Saved data entries:
───
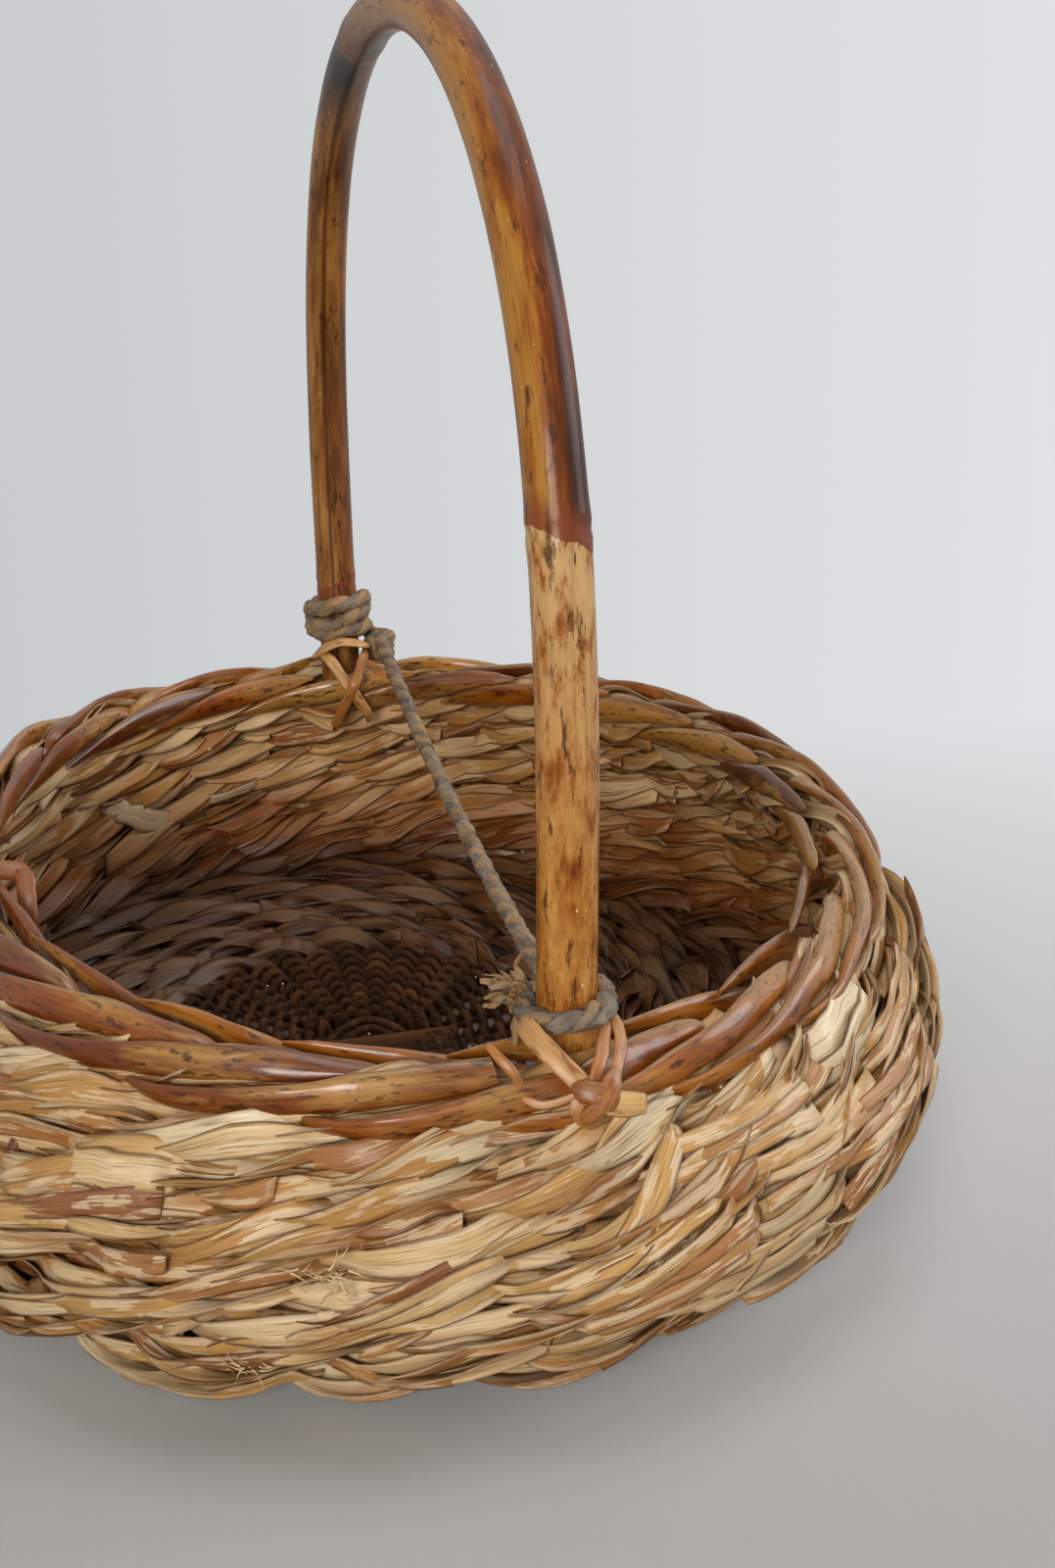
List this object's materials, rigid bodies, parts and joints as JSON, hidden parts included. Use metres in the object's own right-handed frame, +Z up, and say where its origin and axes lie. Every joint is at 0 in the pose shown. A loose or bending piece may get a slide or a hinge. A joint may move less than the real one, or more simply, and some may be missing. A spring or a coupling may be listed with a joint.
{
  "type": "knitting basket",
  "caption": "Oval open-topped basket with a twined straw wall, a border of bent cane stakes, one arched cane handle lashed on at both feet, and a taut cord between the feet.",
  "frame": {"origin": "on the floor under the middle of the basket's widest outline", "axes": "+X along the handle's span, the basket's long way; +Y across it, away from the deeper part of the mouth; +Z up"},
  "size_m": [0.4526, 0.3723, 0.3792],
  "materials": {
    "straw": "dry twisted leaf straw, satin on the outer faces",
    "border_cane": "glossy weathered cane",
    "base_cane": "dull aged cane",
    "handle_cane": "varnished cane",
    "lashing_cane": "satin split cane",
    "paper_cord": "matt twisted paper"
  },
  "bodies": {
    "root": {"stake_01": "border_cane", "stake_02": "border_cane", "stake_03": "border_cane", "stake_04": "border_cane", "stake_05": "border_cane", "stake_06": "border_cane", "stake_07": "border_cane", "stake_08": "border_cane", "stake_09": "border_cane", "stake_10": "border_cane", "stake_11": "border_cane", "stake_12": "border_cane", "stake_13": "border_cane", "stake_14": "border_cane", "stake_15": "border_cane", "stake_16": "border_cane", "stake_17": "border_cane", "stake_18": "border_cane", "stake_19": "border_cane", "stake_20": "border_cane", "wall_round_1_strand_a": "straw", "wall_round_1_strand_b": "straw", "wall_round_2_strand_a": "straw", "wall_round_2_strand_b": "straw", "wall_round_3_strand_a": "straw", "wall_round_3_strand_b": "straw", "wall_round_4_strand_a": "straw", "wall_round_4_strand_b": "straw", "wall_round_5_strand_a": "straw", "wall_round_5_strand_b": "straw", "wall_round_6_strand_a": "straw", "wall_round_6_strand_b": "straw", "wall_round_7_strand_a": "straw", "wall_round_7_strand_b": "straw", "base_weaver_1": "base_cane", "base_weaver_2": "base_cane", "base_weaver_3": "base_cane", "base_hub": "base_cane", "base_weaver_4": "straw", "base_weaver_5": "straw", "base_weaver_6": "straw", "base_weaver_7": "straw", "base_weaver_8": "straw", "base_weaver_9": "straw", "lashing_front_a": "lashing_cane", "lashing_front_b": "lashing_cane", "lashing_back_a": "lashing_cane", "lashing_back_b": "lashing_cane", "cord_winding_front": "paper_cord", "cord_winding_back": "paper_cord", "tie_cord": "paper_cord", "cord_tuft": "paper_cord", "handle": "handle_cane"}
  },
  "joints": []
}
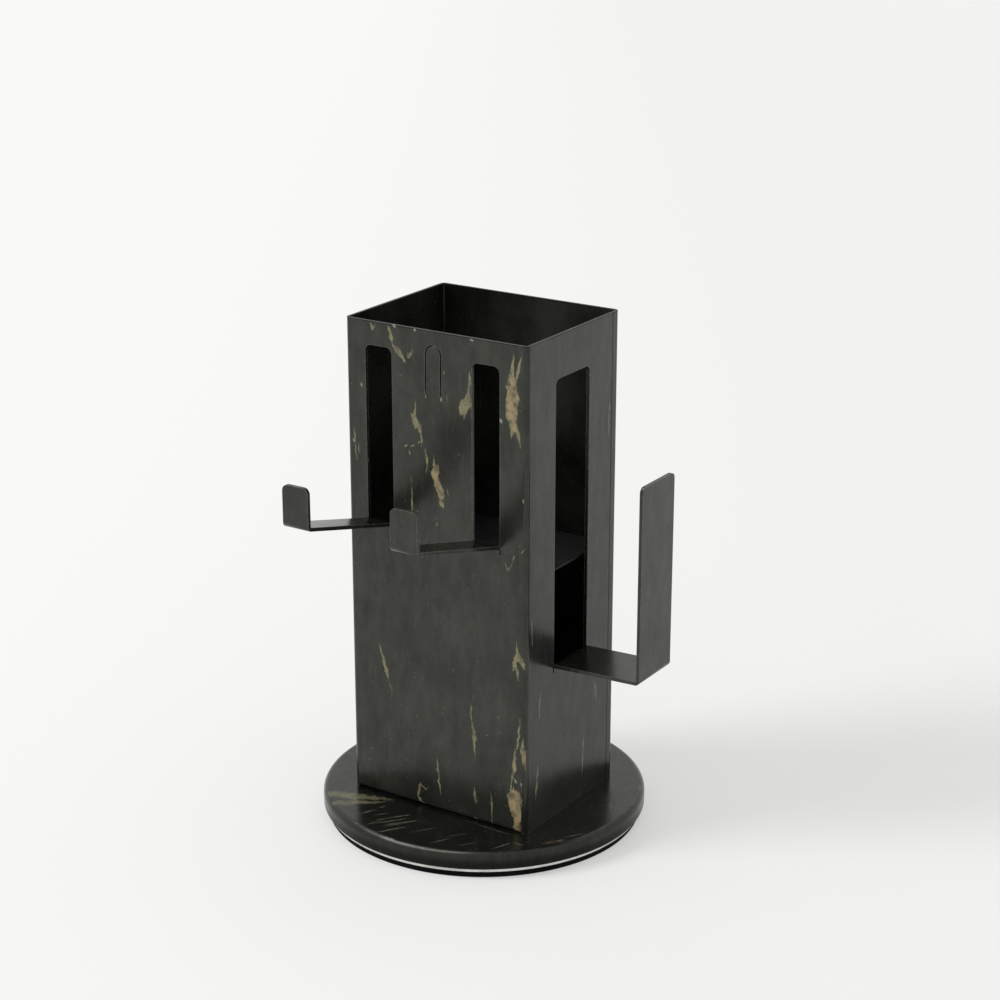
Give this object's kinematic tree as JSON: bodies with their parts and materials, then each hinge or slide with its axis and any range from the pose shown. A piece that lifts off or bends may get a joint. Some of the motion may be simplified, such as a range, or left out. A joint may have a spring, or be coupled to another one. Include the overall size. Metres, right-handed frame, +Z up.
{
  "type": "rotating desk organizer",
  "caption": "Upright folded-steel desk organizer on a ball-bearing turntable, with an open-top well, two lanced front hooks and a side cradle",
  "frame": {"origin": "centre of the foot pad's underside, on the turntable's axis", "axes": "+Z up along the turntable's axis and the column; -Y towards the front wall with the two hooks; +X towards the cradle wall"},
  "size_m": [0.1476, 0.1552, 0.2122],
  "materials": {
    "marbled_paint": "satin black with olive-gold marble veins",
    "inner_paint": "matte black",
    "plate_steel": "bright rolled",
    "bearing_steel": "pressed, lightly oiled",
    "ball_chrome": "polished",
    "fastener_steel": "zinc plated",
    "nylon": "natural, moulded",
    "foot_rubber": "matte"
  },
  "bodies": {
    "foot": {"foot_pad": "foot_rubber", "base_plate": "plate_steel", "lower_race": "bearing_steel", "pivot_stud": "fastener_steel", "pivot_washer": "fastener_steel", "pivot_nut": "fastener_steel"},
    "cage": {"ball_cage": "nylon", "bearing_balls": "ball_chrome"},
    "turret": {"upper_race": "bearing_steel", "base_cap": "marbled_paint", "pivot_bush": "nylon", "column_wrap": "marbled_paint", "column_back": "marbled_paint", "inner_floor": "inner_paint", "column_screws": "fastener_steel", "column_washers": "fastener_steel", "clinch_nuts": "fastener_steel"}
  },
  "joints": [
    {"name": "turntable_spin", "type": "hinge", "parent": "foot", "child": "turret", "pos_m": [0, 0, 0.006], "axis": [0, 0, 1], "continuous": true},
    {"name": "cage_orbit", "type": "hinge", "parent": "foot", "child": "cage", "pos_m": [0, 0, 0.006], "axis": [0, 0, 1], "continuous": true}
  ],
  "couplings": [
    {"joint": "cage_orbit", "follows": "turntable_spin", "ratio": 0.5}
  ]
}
───
▸ **Exercise aim**
Each line above must be reproduced exactly as it stands.

▸ **Finished task**
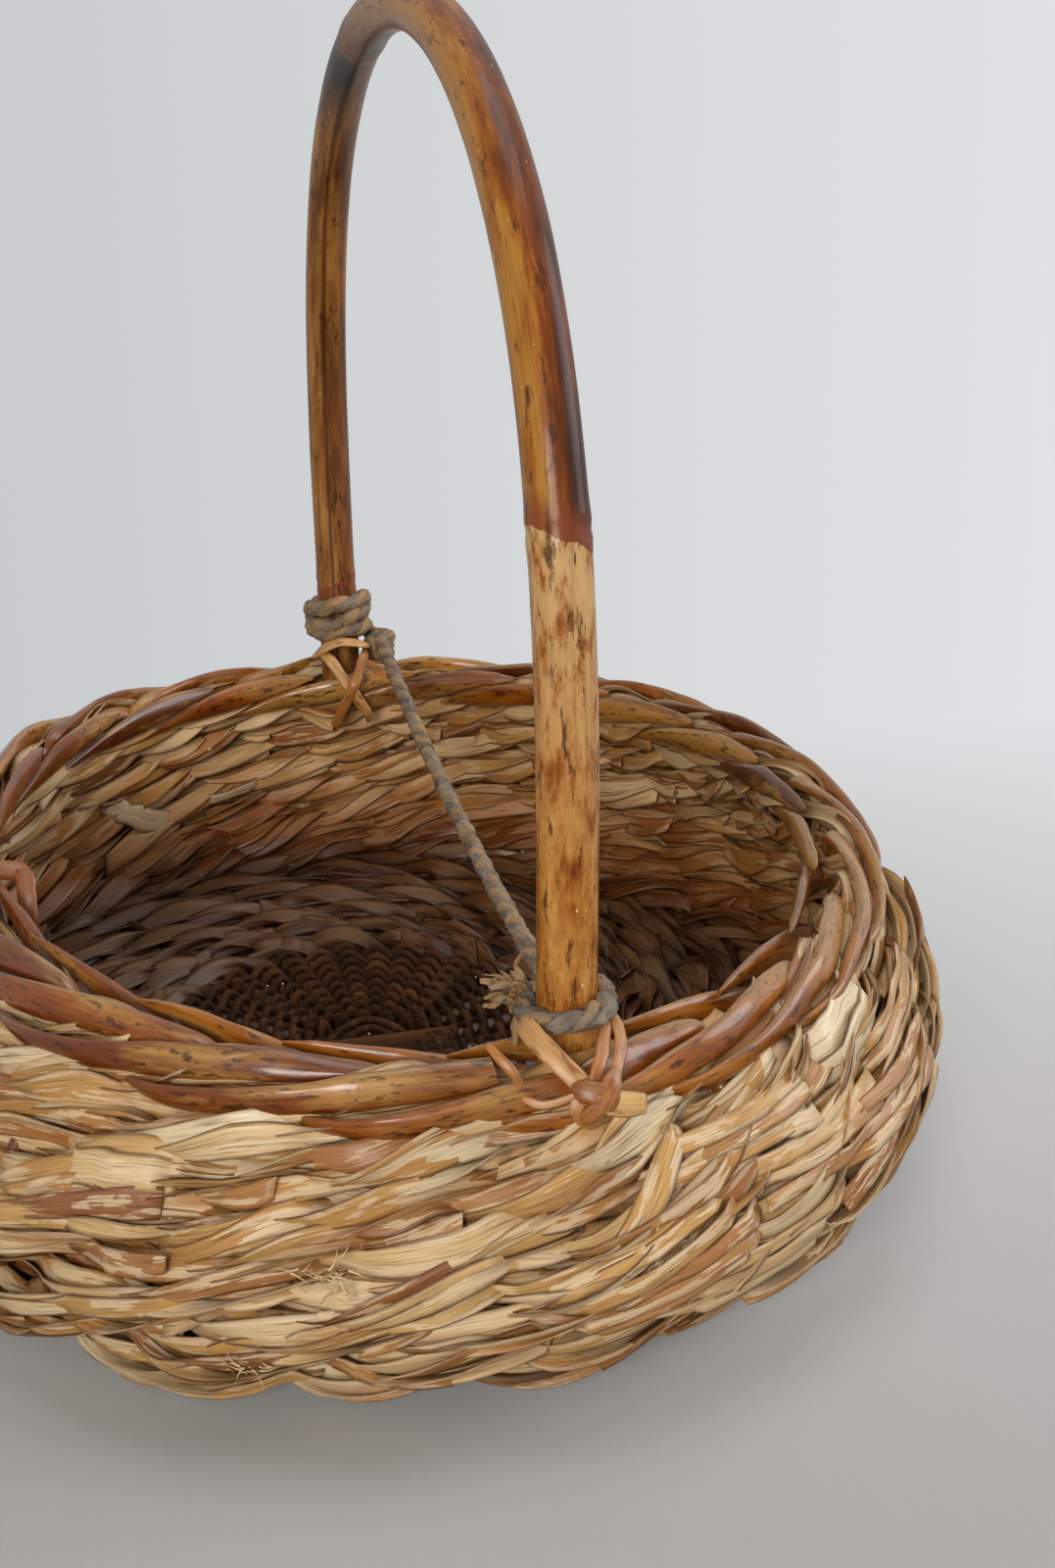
List this object's materials, rigid bodies, parts and joints as JSON, hidden parts included. Use metres in the object's own right-handed frame, +Z up, and say where its origin and axes lie. Every joint is at 0 in the pose shown. A loose or bending piece may get a slide or a hinge. A joint may move less than the real one, or more simply, and some may be missing. A spring or a coupling may be listed with a joint.
{
  "type": "knitting basket",
  "caption": "Oval open-topped basket with a twined straw wall, a border of bent cane stakes, one arched cane handle lashed on at both feet, and a taut cord between the feet.",
  "frame": {"origin": "on the floor under the middle of the basket's widest outline", "axes": "+X along the handle's span, the basket's long way; +Y across it, away from the deeper part of the mouth; +Z up"},
  "size_m": [0.4526, 0.3723, 0.3792],
  "materials": {
    "straw": "dry twisted leaf straw, satin on the outer faces",
    "border_cane": "glossy weathered cane",
    "base_cane": "dull aged cane",
    "handle_cane": "varnished cane",
    "lashing_cane": "satin split cane",
    "paper_cord": "matt twisted paper"
  },
  "bodies": {
    "root": {"stake_01": "border_cane", "stake_02": "border_cane", "stake_03": "border_cane", "stake_04": "border_cane", "stake_05": "border_cane", "stake_06": "border_cane", "stake_07": "border_cane", "stake_08": "border_cane", "stake_09": "border_cane", "stake_10": "border_cane", "stake_11": "border_cane", "stake_12": "border_cane", "stake_13": "border_cane", "stake_14": "border_cane", "stake_15": "border_cane", "stake_16": "border_cane", "stake_17": "border_cane", "stake_18": "border_cane", "stake_19": "border_cane", "stake_20": "border_cane", "wall_round_1_strand_a": "straw", "wall_round_1_strand_b": "straw", "wall_round_2_strand_a": "straw", "wall_round_2_strand_b": "straw", "wall_round_3_strand_a": "straw", "wall_round_3_strand_b": "straw", "wall_round_4_strand_a": "straw", "wall_round_4_strand_b": "straw", "wall_round_5_strand_a": "straw", "wall_round_5_strand_b": "straw", "wall_round_6_strand_a": "straw", "wall_round_6_strand_b": "straw", "wall_round_7_strand_a": "straw", "wall_round_7_strand_b": "straw", "base_weaver_1": "base_cane", "base_weaver_2": "base_cane", "base_weaver_3": "base_cane", "base_hub": "base_cane", "base_weaver_4": "straw", "base_weaver_5": "straw", "base_weaver_6": "straw", "base_weaver_7": "straw", "base_weaver_8": "straw", "base_weaver_9": "straw", "lashing_front_a": "lashing_cane", "lashing_front_b": "lashing_cane", "lashing_back_a": "lashing_cane", "lashing_back_b": "lashing_cane", "cord_winding_front": "paper_cord", "cord_winding_back": "paper_cord", "tie_cord": "paper_cord", "cord_tuft": "paper_cord", "handle": "handle_cane"}
  },
  "joints": []
}
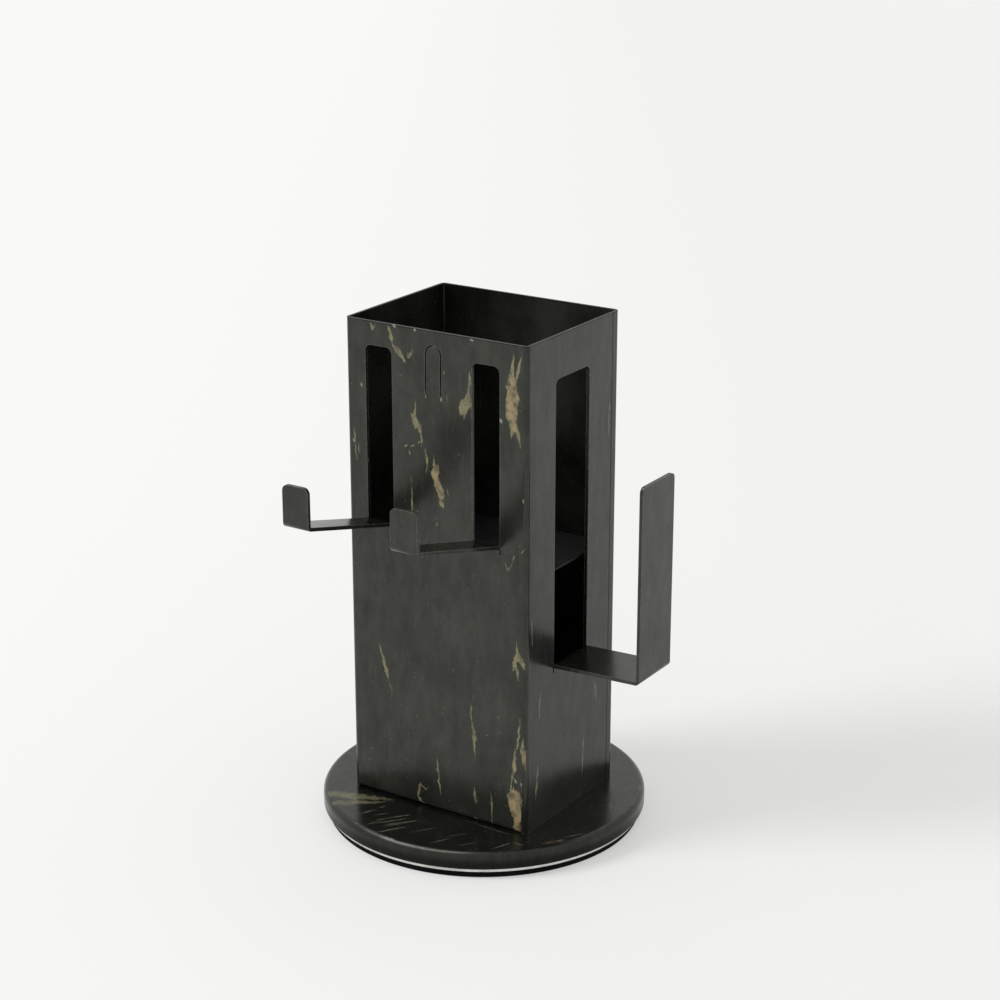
Give this object's kinematic tree as JSON: bodies with their parts and materials, then each hinge or slide with its axis and any range from the pose shown. A piece that lifts off or bends may get a joint. Some of the motion may be simplified, such as a range, or left out. A joint may have a spring, or be coupled to another one. Include the overall size. Metres, right-handed frame, +Z up.
{
  "type": "rotating desk organizer",
  "caption": "Upright folded-steel desk organizer on a ball-bearing turntable, with an open-top well, two lanced front hooks and a side cradle",
  "frame": {"origin": "centre of the foot pad's underside, on the turntable's axis", "axes": "+Z up along the turntable's axis and the column; -Y towards the front wall with the two hooks; +X towards the cradle wall"},
  "size_m": [0.1476, 0.1552, 0.2122],
  "materials": {
    "marbled_paint": "satin black with olive-gold marble veins",
    "inner_paint": "matte black",
    "plate_steel": "bright rolled",
    "bearing_steel": "pressed, lightly oiled",
    "ball_chrome": "polished",
    "fastener_steel": "zinc plated",
    "nylon": "natural, moulded",
    "foot_rubber": "matte"
  },
  "bodies": {
    "foot": {"foot_pad": "foot_rubber", "base_plate": "plate_steel", "lower_race": "bearing_steel", "pivot_stud": "fastener_steel", "pivot_washer": "fastener_steel", "pivot_nut": "fastener_steel"},
    "cage": {"ball_cage": "nylon", "bearing_balls": "ball_chrome"},
    "turret": {"upper_race": "bearing_steel", "base_cap": "marbled_paint", "pivot_bush": "nylon", "column_wrap": "marbled_paint", "column_back": "marbled_paint", "inner_floor": "inner_paint", "column_screws": "fastener_steel", "column_washers": "fastener_steel", "clinch_nuts": "fastener_steel"}
  },
  "joints": [
    {"name": "turntable_spin", "type": "hinge", "parent": "foot", "child": "turret", "pos_m": [0, 0, 0.006], "axis": [0, 0, 1], "continuous": true},
    {"name": "cage_orbit", "type": "hinge", "parent": "foot", "child": "cage", "pos_m": [0, 0, 0.006], "axis": [0, 0, 1], "continuous": true}
  ],
  "couplings": [
    {"joint": "cage_orbit", "follows": "turntable_spin", "ratio": 0.5}
  ]
}